Like Brian-M, I believe the whole Judeo-Christian mythology of the OT & NT is a mishmash of separate stories, for example the burning bush, the resurrection, water into wine, fishes and loaves, the stopping of the sun in the sky, walking on the water and other, that each have practical, non-mythical or non-mystical real world explanations, but which have been misunderstood or misrepresented (either intentionally or unintentionally) and woven into the mytho-historical account by the numerous authors of those stories. The challenge for a non-believer like me is to speculate what might have been the seed of those stories, and in my case, I believe mis-declared death is a valid explanation for what Christians believe to be the resurrection.

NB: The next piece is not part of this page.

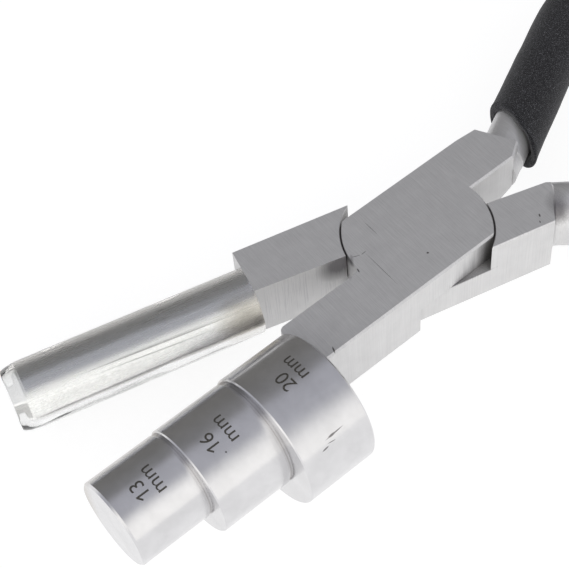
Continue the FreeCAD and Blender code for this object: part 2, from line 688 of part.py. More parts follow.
def place(body, turned_over):
    """Turn a piece of one half to its place at rest; the plain half is also turned over."""
    spread = VALUES["spread_angle"]
    if not turned_over:
        body.Placement = FreeCAD.Placement(FreeCAD.Vector(0, 0, 0), FreeCAD.Rotation(spread, 0, 0))
        return
    over = FreeCAD.Placement(
        FreeCAD.Vector(0, 0, VALUES["joint_depth"]), FreeCAD.Rotation(FreeCAD.Vector(1, 0, 0), 180)
    )
    swing = FreeCAD.Placement(FreeCAD.Vector(0, 0, 0), FreeCAD.Rotation(-spread, 0, 0))
    body.Placement = swing.multiply(over)


def make_document():
    doc = FreeCAD.newDocument("pliers")
    make_sheet(doc)
    for body in (make_stepped_lever(doc), make_stepped_barrel(doc), make_grip(doc, "stepped")):
        place(body, False)
    for body in (make_plain_lever(doc), make_round_jaw(doc), make_jaw_sleeve(doc), make_grip(doc, "plain")):
        place(body, True)
    place(make_rivet(doc), False)
    doc.recompute()
    return doc


def check(doc):
    """Stop if any feature failed or any piece is empty or broken."""
    for thing in doc.Objects:
        if "Invalid" in thing.State or "Error" in thing.State:
            raise RuntimeError(thing.Name + " failed: " + " ".join(thing.State))
    for body in doc.findObjects("PartDesign::Body"):
        if body.Shape.isNull() or not body.Shape.isValid():
            raise RuntimeError(body.Label + " has no valid shape")


def write_parts(doc):
    os.makedirs("parts", exist_ok=True)
    for body in doc.findObjects("PartDesign::Body"):
        body.Shape.exportStep(os.path.join("parts", body.Label + ".step"))
        box = body.Shape.BoundBox
        print(body.Label, len(body.Shape.Solids), round(body.Shape.Volume, 1), box)


document = make_document()
check(document)
write_parts(document)
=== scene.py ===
import math

import bmesh
import bpy
from bpy.props import FloatProperty, FloatVectorProperty, PointerProperty
from mathutils import Matrix, Vector, noise


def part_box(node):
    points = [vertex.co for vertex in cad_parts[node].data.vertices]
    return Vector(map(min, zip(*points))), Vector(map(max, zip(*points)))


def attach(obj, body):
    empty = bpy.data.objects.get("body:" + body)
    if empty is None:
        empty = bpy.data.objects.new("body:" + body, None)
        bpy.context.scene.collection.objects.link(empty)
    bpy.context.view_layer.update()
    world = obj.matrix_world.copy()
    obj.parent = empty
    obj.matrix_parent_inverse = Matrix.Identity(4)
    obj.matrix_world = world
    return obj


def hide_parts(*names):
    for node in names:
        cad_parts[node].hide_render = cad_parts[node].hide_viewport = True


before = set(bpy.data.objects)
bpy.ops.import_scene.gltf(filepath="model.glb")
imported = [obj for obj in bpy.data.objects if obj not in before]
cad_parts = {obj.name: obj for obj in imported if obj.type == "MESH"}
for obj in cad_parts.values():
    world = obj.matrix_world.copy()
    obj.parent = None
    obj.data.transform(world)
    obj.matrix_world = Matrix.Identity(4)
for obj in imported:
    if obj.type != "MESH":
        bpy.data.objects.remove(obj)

bl_info = {
    "name": "Wire wrapping pliers",
    "version": (1, 0, 0),
    "blender": (4, 5, 0),
    "location": "View3D > Sidebar > Pliers",
    "description": "Finishes the steel, clear sleeve, etched sizes and foam grips of a pair of pliers",
    "category": "Object",
}

# Lengths are in metres and angles in radians. The spread is half the opening at rest.
MM = 0.001
SPREAD = math.radians(7.33)
JOINT_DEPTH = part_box("stepped_lever")[1].z
MID_HEIGHT = JOINT_DEPTH / 2
FLOOR_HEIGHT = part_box("stepped_barrel")[0].z

# The steps of the barrel, from the tip: number, radius, axis across the jaw, and place of the tip face.
STEPS = (
    ("13", 6.5 * MM, -6.1 * MM, -58.92 * MM),
    ("16", 8.0 * MM, -7.6 * MM, -47.82 * MM),
    ("20", 10.0 * MM, -9.6 * MM, -36.72 * MM),
)

# The etched words: text, step, distance behind its tip face, and turn in degrees about its axis from +Y.
WORDS = (
    ("13", 0, 4.23 * MM, 105.2),
    ("mm", 0, 6.64 * MM, 102.5),
    ("16", 1, 3.55 * MM, 101.5),
    ("mm", 1, 6.47 * MM, 98.2),
    ("20", 2, 4.64 * MM, 90.7),
    ("mm", 2, 7.18 * MM, 85.2),
)
FONT_CAPITAL = 0.7
MARK_LIFT = 0.008 * MM
MARK_CUT = 0.25 * MM

# The outline of a 1 with a long flag, one unit high, for a second figure centred on 0 to its right.
FIGURE_ONE = (
    (-0.59, 0.02), (-0.59, 0.98), (-0.70, 0.98), (-1.03, 0.72), (-0.95, 0.62), (-0.72, 0.80), (-0.72, 0.02),
)
ONE_SHIFT = 0.38

# The rod and its sleeve, in the plain half's own frame. The tip's taper is distance and loss of radius.
ROD_AXIS = -3.31 * MM
ROD_RADIUS = 4.0 * MM
SLEEVE_RADIUS = 4.9 * MM
SLEEVE_FACE = -61.0 * MM
SLEEVE_LENGTH = 36.13 * MM
SLEEVE_TIP = (
    (0.0, 0.62 * MM), (0.25 * MM, 0.45 * MM), (1.0 * MM, 0.24 * MM), (1.8 * MM, 0.09 * MM), (2.6 * MM, 0.0),
)
SLEEVE_AROUND = 240
SLEEVE_ALONG = 150

# The bore clings to the rod but for long patches, which lie away from one direction.
CLINGING_SIDE = math.radians(150)
PATCH_LENGTH = 9 * MM
PATCH_DEPTH = 0.1 * MM
PATCH_SHARE = 0.45
PATCH_SEED = Vector((3.7, 1.2, 5.1))
BORE_TIGHTEST = -0.02 * MM
BORE_LOOSEST = 0.04 * MM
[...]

I think that this is a good post.
 
However, the story has persisted for two thousand years, been discussed for almost that length of time and is widely known and believed by over two billion people world-wide. Mass delusion? Intentional fabrication out of whole cloth? I don't think so. There must surely at some time been an origin to that story.

So what? Someone made up the story and people believe it, particularly so since it is the cornerstone of their belief and nothing they believe would be valid if they reject it.

What difference does it make how long ago the myth was started?